Through the use of diction, the authors of Contagion Literature have managed to portray …
Just Kidding.
We started Contagion with King Oidipus. As baptism, we read the scene of Oidipus gauging his eyes out with talons which, it can be argued, foreshadowed the horrors we would go on to visualize in the succeeding books. For the plot of Oedipus, the plague served as a precursor, an agent that began the plot but disappeared from the book soon after, making it easy to forget to feature it in a plot summary written for the course Contagion. In the books read since then, some diseases have been more outspoken than others and all with their own consequences. Taking a look back, in what ways did disease affect class discussions even when it was not explicitly being talked about? For example, every time we examined rumors, weren’t we always looking at it with the connotation of its resemblance to disease in the way it spreads?
Among its firsts, Oedipus made us conscious about the role of rumors in an epidemic, featured the debate of fate vs free will into the contagion narrative and juxtaposed the land’s anatomy with human anatomy [“a woman’s barren labor pains” (Sophocles, 92)]. Since then, a notable time Oidipus was recalled was in drawing the comparison between son Oidipus and the son in Dream of Ding Village inheriting the judgment for the sins of their fathers.
Next, DoFoe. Although slightly tedious, DoFoe introduced important plague discourses such as death counts, quarantines, plague seen as a heaven sent judgment and large public gatherings in between an epidemic. Since, our class discussions have closely monitored the reactions of the characters (both sick and healthy) towards those around them, and the collective reaction against the plague. We have also seen numerous ways of responding depending on the manner people understood the plague. Mocking it (Pushkin), trying to infect others (Defoe) or just trying to help (Camus); each novel was less neater about the above categories. People’s mentality was affected, influence that proved, sometimes to be stronger than rationality. The reactions are both specific and universal (we often recognized very similar reactions between characters of different epidemics, time periods and geographical regions). What do we do with our current database of reactions of characters in various disease and epidemic scenarios?
As we progressed through the course and books began to be culled from more recent time periods, the need to reason out disease as God’s retribution was less present. Diseases have been represented as a mystery for people, forcing their imagination, their intelligence and maybe, most importantly, their beliefs. Unable to understand their own destiny, they tried to assign the force of plague to their divinity. With progress, the faith in gods seems to have been replaced by the faith in science. However, this debate was culled again in the fairly recent Nemesis. Is God a time period or more inherent that that to human nature?
Often times, the disease is not an isolated social entity in the book but is rather in conjunction with other social epidemics like the war or the Bhopal incident. Another book, Dream of Ding Village exposes the blood bank business and ensuing AIDs epidemic rampant in China.

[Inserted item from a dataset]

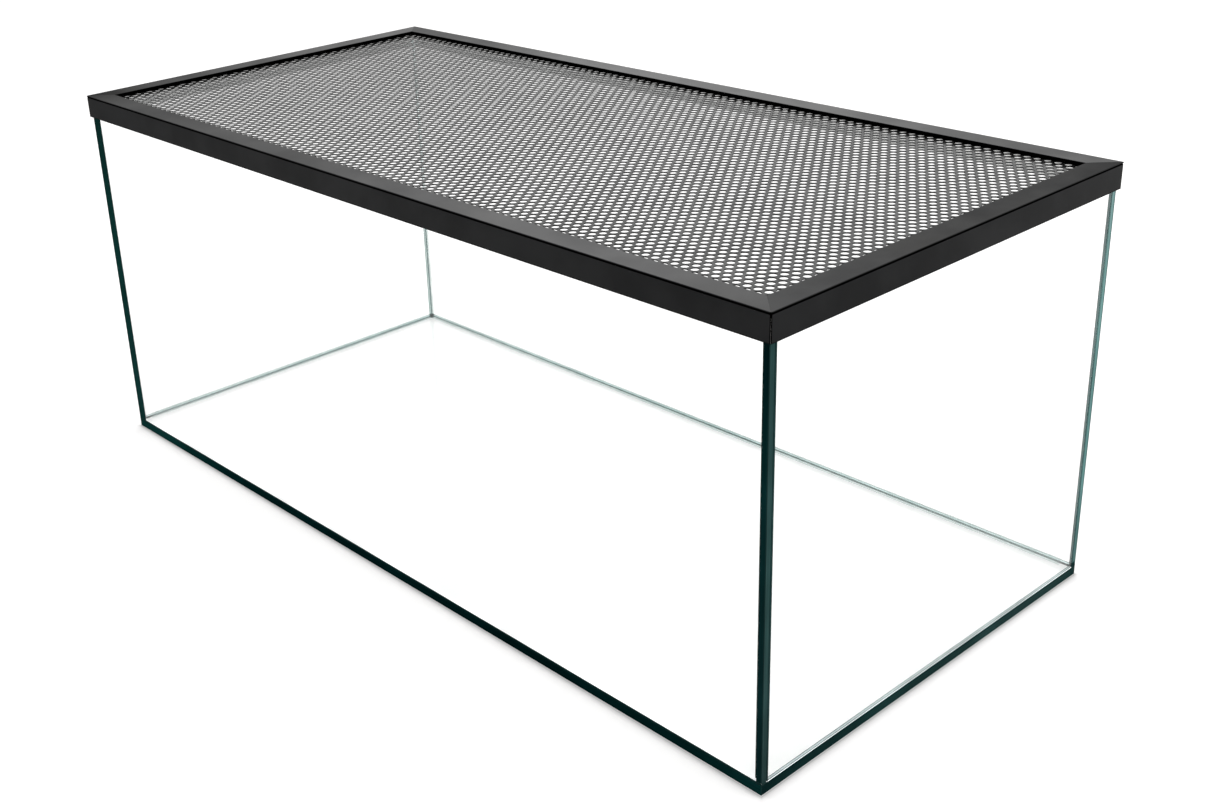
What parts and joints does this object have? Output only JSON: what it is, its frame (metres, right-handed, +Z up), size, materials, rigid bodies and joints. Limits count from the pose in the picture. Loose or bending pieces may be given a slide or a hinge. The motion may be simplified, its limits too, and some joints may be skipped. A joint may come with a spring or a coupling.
{
  "type": "rodent terrarium",
  "caption": "Rectangular glass terrarium for small rodents, with a lift-off black framed lid of perforated metal sheet.",
  "frame": {"origin": "middle of the underside of the base pane, on the surface that the tank stands on", "axes": "+X along the long side, +Y from the front pane to the back pane, +Z up"},
  "size_m": [0.8, 0.38, 0.333],
  "materials": {
    "clear_glass": "clear float glass with ground edges",
    "silicone": "translucent cured silicone, smoothed",
    "black_rail": "black powder coat, fine and matt",
    "sheet_metal": "galvanised, perforated",
    "rest_rubber": "soft closed-cell strip",
    "key_metal": "sawn extrusion",
    "screw_steel": "zinc plated"
  },
  "bodies": {
    "tank": {"base_glass": "clear_glass", "front_glass": "clear_glass", "back_glass": "clear_glass", "left_glass": "clear_glass", "right_glass": "clear_glass", "floor_seam_front": "silicone", "floor_seam_back": "silicone", "floor_seam_left": "silicone", "floor_seam_right": "silicone", "corner_seam_front_left": "silicone", "corner_seam_front_right": "silicone", "corner_seam_back_left": "silicone", "corner_seam_back_right": "silicone"},
    "lid": {"lid_rail_front": "black_rail", "lid_rail_back": "black_rail", "lid_rail_left": "black_rail", "lid_rail_right": "black_rail", "perforated_sheet": "sheet_metal", "rest_strip_front": "rest_rubber", "rest_strip_back": "rest_rubber", "rest_strip_left": "rest_rubber", "rest_strip_right": "rest_rubber", "corner_key_front_left": "key_metal", "corner_key_front_right": "key_metal", "corner_key_back_left": "key_metal", "corner_key_back_right": "key_metal", "corner_screws": "screw_steel"}
  },
  "joints": [
    {"name": "lid_lift", "type": "slide", "parent": "tank", "child": "lid", "axis": [0, 0, 1], "range_m": [0, 0.12]}
  ]
}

How is disease a social epidemic that cannot necessarily survive in isolation but requires the presence of other social epidemics in order to exist? Disease has also been exploited as an allegory for larger concepts. In Zone One, the zombie epidemic is used to explain the concept of the likeness of consumers to zombies. The “bug” in Black Hole makes tangible teenage alienation and angst. How does the social commentary in these books differ from the books that use disease in a more straightforward manner? What if sometimes yellow fever is just the yellow fever and zombification is just zomfbification? When do such allegories stop becoming relevant? Do such allegories in literary examination have a life span similar to wise words becoming clichés?

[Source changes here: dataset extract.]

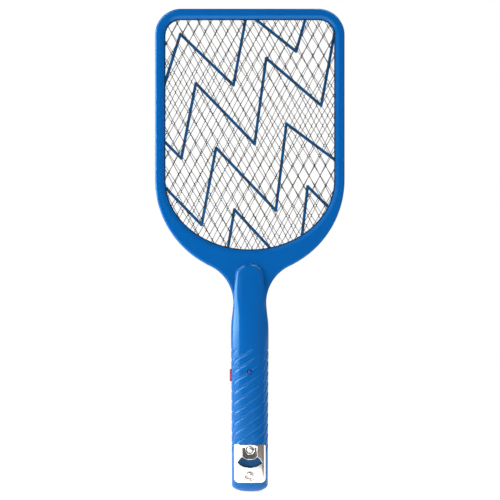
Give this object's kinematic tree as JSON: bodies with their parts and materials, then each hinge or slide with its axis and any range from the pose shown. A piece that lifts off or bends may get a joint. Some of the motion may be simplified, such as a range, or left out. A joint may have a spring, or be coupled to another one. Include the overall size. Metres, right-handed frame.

There has also been a succession of rather interesting narrators. It was rather difficult to get a class consensus on whether or not to believe Arthur Mervyn and his misadventures with yellow fever. Arthur Mervyn also slowly engulfed the narrative in a way similar to how disease takes hold of the body or of society. Since, we have had a dead narrator, Animal, a teenager. We have also had in total one female voice for the narrator which was in a book written by the only female writer (actually, two female narrators if you count Black Hole). Is it a more feminist concern or instead a concern about the minority of disease literature or both?
“Considering how common illness is, how tremendous the spiritual change that it brings, how astonishing, when the lights of health go down, the undiscovered countries that are then disclosed … it becomes strange indeed that illness has not taken its place with love and battle and jealousy among the prime themes of literature.”(Virginia Woolf 1930)
So much to think about.
Awards:
Most honest narrator: Animal [Animal’s people]
Least honest narrator: DoFoe [A journal of the Plague Year]
Best coping mechanism in an epidemic: The group of storytellers in [The Decameron]
Worst coping mechanism in an epidemic: The priest [A feast during the plague]
Best Doctor: Dr. Stevens [Arthur Mervyn], Rieux [The Plague]
Most graphic: Black Hole
Ideal book for class discussion: Nemesis (might have been a different one for everybody)
Feel free to add your own categories.